Chief inspector of rail accidents Simon French said: ‘All too often the interaction between road users and the railway at level crossings leads to incidents and accidents. In many cases the actions of the road user are the immediate cause, but in this alarming event, deficiencies in the way the railway equipment operated placed two car drivers, and the people on a passenger train, in deadly danger through no fault of their own.

‘Our investigation found that the installation at Norwich Road level crossing was a poor piece of engineering which had been in use for several years, and only luck had previously prevented an accident. A change in the type of train using the line exposed a weakness in the way that the crossing’s electronic control equipment was configured.’

RAIB has made three recommendations addressed to Network Rail concerning the planning of autumn railhead treatment, guidance on the introduction of new trains. and the configuration of signalling equipment. The RAIB said it had also identified two ‘learning points’ concerning the investigation of incidents and the process of designing signals.
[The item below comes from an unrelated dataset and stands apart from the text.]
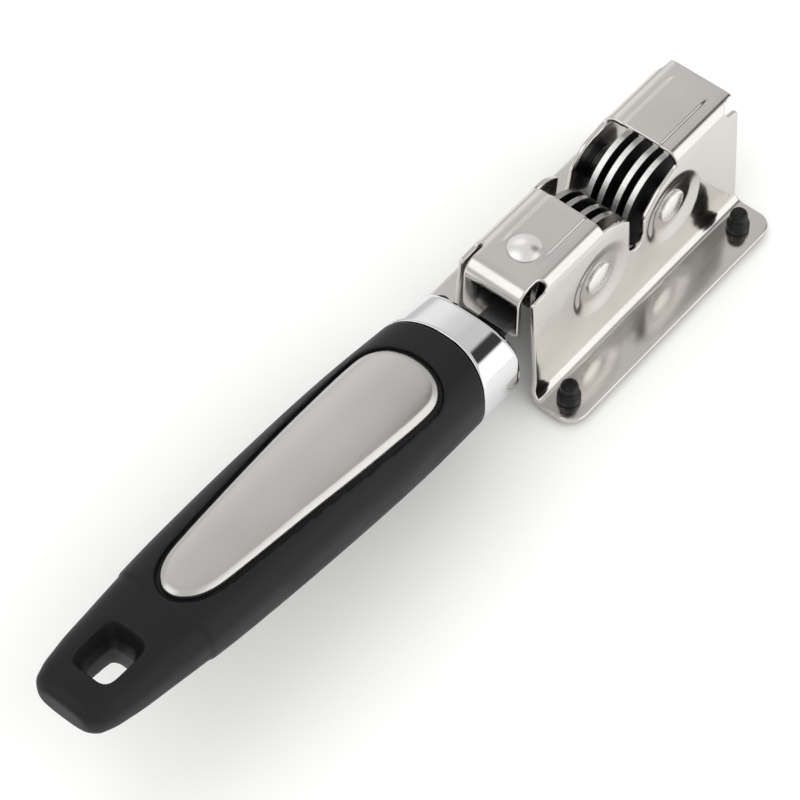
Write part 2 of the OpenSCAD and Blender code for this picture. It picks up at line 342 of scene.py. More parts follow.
def combine(tree, operation, first, second, third=None):
    """One math step; numbers are set on the socket and outputs are linked."""
    node = tree.nodes.new("ShaderNodeMath")
    node.operation = operation
    for socket, value in zip(node.inputs, (first, second, third)):
        if isinstance(value, (int, float)):
            socket.default_value = value
        elif value is not None:
            tree.links.new(value, socket)
    return node.outputs["Value"]


def object_coords(tree, scale):
    """Object coordinates stretched by a scale."""
    coords = tree.nodes.new("ShaderNodeTexCoord")
    mapping = tree.nodes.new("ShaderNodeMapping")
    mapping.inputs["Scale"].default_value = scale
    tree.links.new(coords.outputs["Object"], mapping.inputs["Vector"])
    return mapping.outputs["Vector"]


def noise(tree, scale, size, detail=3.0):
    """Noise over object coordinates; size is the number of features in a metre."""
    texture = tree.nodes.new("ShaderNodeTexNoise")
    texture.inputs["Scale"].default_value = size
    texture.inputs["Detail"].default_value = detail
    tree.links.new(object_coords(tree, scale), texture.inputs["Vector"])
    return texture.outputs["Fac"]


def spread(tree, value, low, high, start=0.3, end=0.7):
    """Maps a 0 to 1 texture value onto a range."""
    node = tree.nodes.new("ShaderNodeMapRange")
    node.inputs["From Min"].default_value = start
    node.inputs["From Max"].default_value = end
    node.inputs["To Min"].default_value = low
    node.inputs["To Max"].default_value = high
    tree.links.new(value, node.inputs["Value"])
    return node.outputs["Result"]


def two_tones(tree, value, dark, light):
    """Colour that goes from dark to light with a texture value."""
    ramp = tree.nodes.new("ShaderNodeValToRGB")
    ramp.color_ramp.elements[0].position = 0.3
    ramp.color_ramp.elements[1].position = 0.7
    ramp.color_ramp.elements[0].color = (*dark, 1)
    ramp.color_ramp.elements[1].color = (*light, 1)
    tree.links.new(value, ramp.inputs["Fac"])
    return ramp.outputs["Color"]


def bump(tree, shader, value, strength, height):
    """A bump of a real height in metres."""
    node = tree.nodes.new("ShaderNodeBump")
    node.inputs["Strength"].default_value = strength
    node.inputs["Distance"].default_value = height
    tree.links.new(value, node.inputs["Height"])
    tree.links.new(node.outputs["Normal"], shader.inputs["Normal"])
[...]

Simon French concluded: ‘Lessons from the trial of the crossing equipment in other locations, and from incidents involving the same equipment in service, had not been applied to the crossing at Norwich Road. It is important that the railway industry learns from this incident, and makes sure that it has effective processes to transfer such learning to where it is needed.’

In a joint statement, Greater Anglia managing director Jamie Burles and Network Rail Anglia route director Ellie Burrows said: ‘We have worked tirelessly to understand how and why the incident occurred, and how we can make the railway safer for those working or travelling on trains or using level crossings.

‘The RAIB findings of contaminated tracks and their impact on the rail-wheel interface is consistent with our own detailed investigations, which have helped us understand how this incident occurred and led us to a series of actions in advance of any recommendations.

‘These actions include installing new track circuit treadles on the approach to the crossings that provide extra safety protection and enabled us to remove speed restrictions. We’re also cutting back trees and vegetation next to 26.5km of track to help prevent leaf fall that can lead to contaminated tracks and track circuit failures.

‘In addition, we have been proactive in increasing our cleaning regime for this autumn.’

As a further precaution, Greater Anglia said it will be ‘actively monitoring’ train wheels for contamination and undertaking any necessary cleaning.